'''

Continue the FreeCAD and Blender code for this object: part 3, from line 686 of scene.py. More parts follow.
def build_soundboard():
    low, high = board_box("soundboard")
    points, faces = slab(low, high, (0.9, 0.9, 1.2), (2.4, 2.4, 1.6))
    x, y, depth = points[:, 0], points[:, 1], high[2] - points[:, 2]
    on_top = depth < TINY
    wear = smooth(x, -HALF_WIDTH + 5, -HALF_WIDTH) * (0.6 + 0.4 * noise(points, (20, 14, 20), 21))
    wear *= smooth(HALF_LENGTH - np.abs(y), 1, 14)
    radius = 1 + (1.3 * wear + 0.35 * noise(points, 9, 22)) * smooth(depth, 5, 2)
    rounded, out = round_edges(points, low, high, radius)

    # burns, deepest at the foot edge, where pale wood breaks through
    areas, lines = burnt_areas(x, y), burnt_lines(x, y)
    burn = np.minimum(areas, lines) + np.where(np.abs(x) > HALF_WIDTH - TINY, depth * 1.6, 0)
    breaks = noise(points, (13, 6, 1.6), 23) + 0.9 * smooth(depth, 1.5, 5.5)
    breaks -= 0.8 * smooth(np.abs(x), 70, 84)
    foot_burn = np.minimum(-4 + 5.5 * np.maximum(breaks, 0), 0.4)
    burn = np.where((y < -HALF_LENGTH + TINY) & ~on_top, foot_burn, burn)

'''

Written task: Quote each line of the listing above exactly.

The solution:
Continue the FreeCAD and Blender code for this object: part 3, from line 686 of scene.py. More parts follow.
def build_soundboard():
    low, high = board_box("soundboard")
    points, faces = slab(low, high, (0.9, 0.9, 1.2), (2.4, 2.4, 1.6))
    x, y, depth = points[:, 0], points[:, 1], high[2] - points[:, 2]
    on_top = depth < TINY
    wear = smooth(x, -HALF_WIDTH + 5, -HALF_WIDTH) * (0.6 + 0.4 * noise(points, (20, 14, 20), 21))
    wear *= smooth(HALF_LENGTH - np.abs(y), 1, 14)
    radius = 1 + (1.3 * wear + 0.35 * noise(points, 9, 22)) * smooth(depth, 5, 2)
    rounded, out = round_edges(points, low, high, radius)

    # burns, deepest at the foot edge, where pale wood breaks through
    areas, lines = burnt_areas(x, y), burnt_lines(x, y)
    burn = np.minimum(areas, lines) + np.where(np.abs(x) > HALF_WIDTH - TINY, depth * 1.6, 0)
    breaks = noise(points, (13, 6, 1.6), 23) + 0.9 * smooth(depth, 1.5, 5.5)
    breaks -= 0.8 * smooth(np.abs(x), 70, 84)
    foot_burn = np.minimum(-4 + 5.5 * np.maximum(breaks, 0), 0.4)
    burn = np.where((y < -HALF_LENGTH + TINY) & ~on_top, foot_burn, burn)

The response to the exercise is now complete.